EXERCISE DESCRIPTION.
In the entries below, which lines run from the one containing "# tube holes through collar and wall" to the one containing "cad_parts[node].hide_render = cad_parts[node].hide_viewport"? Copy exactly those lines, ends included, and no others.

MATERIAL FOR THIS TASK.
━━━━
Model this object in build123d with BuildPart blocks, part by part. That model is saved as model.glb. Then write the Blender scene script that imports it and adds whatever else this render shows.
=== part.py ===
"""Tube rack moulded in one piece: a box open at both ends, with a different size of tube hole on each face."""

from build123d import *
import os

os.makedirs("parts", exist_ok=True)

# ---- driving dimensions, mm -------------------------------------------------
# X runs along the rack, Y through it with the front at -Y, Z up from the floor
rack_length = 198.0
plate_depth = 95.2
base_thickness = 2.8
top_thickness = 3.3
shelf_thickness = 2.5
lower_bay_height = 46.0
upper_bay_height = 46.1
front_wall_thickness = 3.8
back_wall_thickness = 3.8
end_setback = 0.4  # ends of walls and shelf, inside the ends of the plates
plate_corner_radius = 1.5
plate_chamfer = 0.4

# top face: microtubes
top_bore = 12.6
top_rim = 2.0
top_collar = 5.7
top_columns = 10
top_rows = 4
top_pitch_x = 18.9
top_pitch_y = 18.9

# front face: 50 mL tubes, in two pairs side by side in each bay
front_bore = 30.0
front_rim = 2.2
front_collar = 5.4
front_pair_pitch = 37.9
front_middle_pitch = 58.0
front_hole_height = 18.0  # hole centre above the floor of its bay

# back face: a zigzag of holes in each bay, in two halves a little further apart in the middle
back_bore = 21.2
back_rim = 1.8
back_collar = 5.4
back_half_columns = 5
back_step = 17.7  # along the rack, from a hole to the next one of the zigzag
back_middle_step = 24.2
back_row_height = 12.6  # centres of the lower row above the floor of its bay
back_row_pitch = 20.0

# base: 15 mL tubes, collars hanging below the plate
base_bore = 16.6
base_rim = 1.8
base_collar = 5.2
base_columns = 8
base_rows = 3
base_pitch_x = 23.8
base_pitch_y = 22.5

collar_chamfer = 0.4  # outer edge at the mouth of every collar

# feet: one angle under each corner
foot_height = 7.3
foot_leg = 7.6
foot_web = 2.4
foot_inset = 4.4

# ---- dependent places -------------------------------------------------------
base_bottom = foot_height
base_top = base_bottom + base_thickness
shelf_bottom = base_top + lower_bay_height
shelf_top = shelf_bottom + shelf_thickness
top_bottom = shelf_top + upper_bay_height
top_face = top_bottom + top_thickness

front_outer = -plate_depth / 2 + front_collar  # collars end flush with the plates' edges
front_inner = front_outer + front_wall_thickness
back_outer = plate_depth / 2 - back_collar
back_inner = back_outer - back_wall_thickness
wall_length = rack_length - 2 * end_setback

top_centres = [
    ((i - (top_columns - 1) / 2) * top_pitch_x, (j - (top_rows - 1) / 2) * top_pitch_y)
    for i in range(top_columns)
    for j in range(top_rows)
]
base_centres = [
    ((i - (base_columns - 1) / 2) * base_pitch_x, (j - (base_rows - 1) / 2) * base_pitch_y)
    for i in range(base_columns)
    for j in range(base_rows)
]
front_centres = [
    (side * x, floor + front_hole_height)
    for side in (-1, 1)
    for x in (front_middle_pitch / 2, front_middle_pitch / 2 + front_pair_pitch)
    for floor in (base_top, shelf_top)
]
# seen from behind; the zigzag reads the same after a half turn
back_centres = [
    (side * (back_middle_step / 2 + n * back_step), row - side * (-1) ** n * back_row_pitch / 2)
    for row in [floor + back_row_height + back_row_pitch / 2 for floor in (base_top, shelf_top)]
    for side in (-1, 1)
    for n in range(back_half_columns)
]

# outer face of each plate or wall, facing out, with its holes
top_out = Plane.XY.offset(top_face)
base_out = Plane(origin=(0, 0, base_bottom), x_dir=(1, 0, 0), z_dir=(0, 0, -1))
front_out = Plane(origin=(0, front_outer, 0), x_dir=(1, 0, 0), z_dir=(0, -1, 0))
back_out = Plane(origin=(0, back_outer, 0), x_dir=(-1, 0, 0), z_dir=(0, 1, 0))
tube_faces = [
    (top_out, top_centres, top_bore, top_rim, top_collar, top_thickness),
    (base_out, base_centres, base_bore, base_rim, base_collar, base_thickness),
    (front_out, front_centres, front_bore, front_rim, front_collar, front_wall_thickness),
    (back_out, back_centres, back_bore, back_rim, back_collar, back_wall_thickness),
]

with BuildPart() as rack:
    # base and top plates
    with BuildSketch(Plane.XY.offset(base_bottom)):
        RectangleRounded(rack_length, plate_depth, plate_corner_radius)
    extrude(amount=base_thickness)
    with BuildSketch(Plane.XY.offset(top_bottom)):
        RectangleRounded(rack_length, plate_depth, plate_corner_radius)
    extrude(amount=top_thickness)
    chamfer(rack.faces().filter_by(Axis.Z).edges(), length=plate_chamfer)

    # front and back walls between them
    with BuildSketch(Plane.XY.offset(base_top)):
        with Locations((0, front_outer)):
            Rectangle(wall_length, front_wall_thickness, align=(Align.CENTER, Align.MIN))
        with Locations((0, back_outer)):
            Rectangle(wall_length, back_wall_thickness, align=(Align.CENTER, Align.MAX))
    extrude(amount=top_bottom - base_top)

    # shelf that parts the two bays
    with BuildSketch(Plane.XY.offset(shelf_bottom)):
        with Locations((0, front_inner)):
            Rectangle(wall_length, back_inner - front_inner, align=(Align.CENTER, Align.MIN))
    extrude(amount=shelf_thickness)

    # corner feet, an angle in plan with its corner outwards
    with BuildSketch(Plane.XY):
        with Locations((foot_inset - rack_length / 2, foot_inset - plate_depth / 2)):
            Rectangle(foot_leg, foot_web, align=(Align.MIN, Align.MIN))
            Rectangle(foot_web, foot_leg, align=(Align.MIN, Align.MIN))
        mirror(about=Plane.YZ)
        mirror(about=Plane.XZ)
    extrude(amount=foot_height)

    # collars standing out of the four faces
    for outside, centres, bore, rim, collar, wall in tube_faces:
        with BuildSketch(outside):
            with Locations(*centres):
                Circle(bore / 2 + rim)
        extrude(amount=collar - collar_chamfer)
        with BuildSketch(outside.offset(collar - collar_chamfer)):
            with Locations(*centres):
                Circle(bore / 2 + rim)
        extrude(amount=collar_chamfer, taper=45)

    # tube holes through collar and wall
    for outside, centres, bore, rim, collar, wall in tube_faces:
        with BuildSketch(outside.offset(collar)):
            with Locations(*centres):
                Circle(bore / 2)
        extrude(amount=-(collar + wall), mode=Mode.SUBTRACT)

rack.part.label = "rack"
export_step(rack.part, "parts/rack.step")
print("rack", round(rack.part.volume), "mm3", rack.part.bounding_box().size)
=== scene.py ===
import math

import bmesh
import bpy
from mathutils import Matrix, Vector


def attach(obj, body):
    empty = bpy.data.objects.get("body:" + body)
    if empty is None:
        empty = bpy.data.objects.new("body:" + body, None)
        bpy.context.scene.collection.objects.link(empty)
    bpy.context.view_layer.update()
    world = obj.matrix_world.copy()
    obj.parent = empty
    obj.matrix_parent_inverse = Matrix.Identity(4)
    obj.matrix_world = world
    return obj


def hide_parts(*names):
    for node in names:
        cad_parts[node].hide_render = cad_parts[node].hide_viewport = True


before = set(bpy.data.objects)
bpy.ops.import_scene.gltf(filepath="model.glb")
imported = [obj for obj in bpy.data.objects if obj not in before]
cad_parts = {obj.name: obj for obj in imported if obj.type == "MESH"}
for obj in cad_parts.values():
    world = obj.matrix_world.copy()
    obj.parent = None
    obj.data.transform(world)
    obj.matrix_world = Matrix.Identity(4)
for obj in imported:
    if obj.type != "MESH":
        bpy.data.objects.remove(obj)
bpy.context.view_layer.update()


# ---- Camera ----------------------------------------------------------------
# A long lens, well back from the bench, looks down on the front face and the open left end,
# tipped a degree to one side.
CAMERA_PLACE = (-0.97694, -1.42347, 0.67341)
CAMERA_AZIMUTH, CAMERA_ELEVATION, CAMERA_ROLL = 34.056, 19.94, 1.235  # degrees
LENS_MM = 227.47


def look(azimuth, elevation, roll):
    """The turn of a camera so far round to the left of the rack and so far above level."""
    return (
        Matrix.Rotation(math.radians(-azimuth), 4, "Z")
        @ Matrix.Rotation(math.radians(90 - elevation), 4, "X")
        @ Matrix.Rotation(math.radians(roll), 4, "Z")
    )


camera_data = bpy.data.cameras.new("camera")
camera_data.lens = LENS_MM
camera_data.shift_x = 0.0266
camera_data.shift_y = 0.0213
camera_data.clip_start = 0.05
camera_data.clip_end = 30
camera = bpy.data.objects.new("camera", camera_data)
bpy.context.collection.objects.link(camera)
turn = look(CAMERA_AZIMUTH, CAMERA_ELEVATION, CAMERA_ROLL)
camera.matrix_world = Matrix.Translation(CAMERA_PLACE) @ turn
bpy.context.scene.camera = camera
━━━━
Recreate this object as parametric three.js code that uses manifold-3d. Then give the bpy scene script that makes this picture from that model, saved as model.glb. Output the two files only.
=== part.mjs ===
━━━━
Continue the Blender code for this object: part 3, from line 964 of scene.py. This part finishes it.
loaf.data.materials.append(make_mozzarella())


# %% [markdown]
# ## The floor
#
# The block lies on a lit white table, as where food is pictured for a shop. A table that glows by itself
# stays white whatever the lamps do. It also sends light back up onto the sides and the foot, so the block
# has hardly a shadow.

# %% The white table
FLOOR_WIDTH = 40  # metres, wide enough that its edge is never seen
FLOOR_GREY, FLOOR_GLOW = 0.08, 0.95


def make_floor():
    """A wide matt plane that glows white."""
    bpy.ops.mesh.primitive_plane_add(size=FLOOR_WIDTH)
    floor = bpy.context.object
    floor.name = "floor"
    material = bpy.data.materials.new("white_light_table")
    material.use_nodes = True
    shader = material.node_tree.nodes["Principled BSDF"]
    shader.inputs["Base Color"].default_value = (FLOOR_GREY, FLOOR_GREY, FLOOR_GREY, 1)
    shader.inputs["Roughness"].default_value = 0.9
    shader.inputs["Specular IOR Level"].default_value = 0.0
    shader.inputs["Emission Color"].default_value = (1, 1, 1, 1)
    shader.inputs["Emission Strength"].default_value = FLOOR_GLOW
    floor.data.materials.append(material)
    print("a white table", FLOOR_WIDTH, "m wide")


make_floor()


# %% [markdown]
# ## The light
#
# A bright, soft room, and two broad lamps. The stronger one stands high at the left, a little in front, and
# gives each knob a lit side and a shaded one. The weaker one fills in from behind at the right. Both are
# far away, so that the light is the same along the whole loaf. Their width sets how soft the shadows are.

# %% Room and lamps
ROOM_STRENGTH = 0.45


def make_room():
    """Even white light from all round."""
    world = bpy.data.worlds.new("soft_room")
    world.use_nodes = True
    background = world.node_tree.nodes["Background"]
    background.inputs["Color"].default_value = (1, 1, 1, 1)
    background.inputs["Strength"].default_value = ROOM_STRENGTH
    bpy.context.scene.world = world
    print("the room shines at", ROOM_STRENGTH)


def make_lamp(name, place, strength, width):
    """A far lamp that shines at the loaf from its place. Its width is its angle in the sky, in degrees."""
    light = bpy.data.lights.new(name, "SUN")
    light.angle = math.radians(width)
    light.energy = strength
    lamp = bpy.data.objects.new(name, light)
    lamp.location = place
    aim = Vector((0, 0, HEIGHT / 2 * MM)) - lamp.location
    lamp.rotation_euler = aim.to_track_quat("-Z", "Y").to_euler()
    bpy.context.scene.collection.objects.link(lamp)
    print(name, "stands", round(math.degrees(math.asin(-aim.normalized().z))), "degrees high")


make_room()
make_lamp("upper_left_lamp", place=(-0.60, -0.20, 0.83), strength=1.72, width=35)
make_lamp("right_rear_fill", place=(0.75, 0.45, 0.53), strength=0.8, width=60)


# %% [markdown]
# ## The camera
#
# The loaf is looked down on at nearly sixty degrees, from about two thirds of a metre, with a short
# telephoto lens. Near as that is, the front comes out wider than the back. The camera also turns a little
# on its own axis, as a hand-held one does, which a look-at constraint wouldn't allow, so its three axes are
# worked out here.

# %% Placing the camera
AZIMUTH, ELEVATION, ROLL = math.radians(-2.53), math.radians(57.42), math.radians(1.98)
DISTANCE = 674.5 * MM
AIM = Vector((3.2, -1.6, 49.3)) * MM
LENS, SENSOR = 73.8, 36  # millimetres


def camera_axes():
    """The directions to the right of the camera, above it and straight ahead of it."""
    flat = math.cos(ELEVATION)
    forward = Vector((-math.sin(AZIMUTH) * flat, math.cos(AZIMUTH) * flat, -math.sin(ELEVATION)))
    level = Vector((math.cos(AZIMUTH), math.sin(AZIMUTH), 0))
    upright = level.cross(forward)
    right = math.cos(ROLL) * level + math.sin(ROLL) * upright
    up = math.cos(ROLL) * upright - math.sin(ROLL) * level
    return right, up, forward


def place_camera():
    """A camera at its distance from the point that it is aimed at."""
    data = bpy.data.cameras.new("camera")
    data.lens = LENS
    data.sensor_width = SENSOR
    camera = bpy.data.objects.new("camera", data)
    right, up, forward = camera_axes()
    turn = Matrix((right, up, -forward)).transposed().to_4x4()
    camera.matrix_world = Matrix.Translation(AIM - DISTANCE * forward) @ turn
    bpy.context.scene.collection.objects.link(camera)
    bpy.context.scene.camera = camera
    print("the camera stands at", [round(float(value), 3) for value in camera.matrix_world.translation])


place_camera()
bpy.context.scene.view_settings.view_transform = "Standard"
━━━━
RESPONSE FOR THIS EXERCISE.
    # tube holes through collar and wall
    for outside, centres, bore, rim, collar, wall in tube_faces:
        with BuildSketch(outside.offset(collar)):
            with Locations(*centres):
                Circle(bore / 2)
        extrude(amount=-(collar + wall), mode=Mode.SUBTRACT)

rack.part.label = "rack"
export_step(rack.part, "parts/rack.step")
print("rack", round(rack.part.volume), "mm3", rack.part.bounding_box().size)
=== scene.py ===
import math

import bmesh
import bpy
from mathutils import Matrix, Vector


def attach(obj, body):
    empty = bpy.data.objects.get("body:" + body)
    if empty is None:
        empty = bpy.data.objects.new("body:" + body, None)
        bpy.context.scene.collection.objects.link(empty)
    bpy.context.view_layer.update()
    world = obj.matrix_world.copy()
    obj.parent = empty
    obj.matrix_parent_inverse = Matrix.Identity(4)
    obj.matrix_world = world
    return obj


def hide_parts(*names):
    for node in names:
        cad_parts[node].hide_render = cad_parts[node].hide_viewport = True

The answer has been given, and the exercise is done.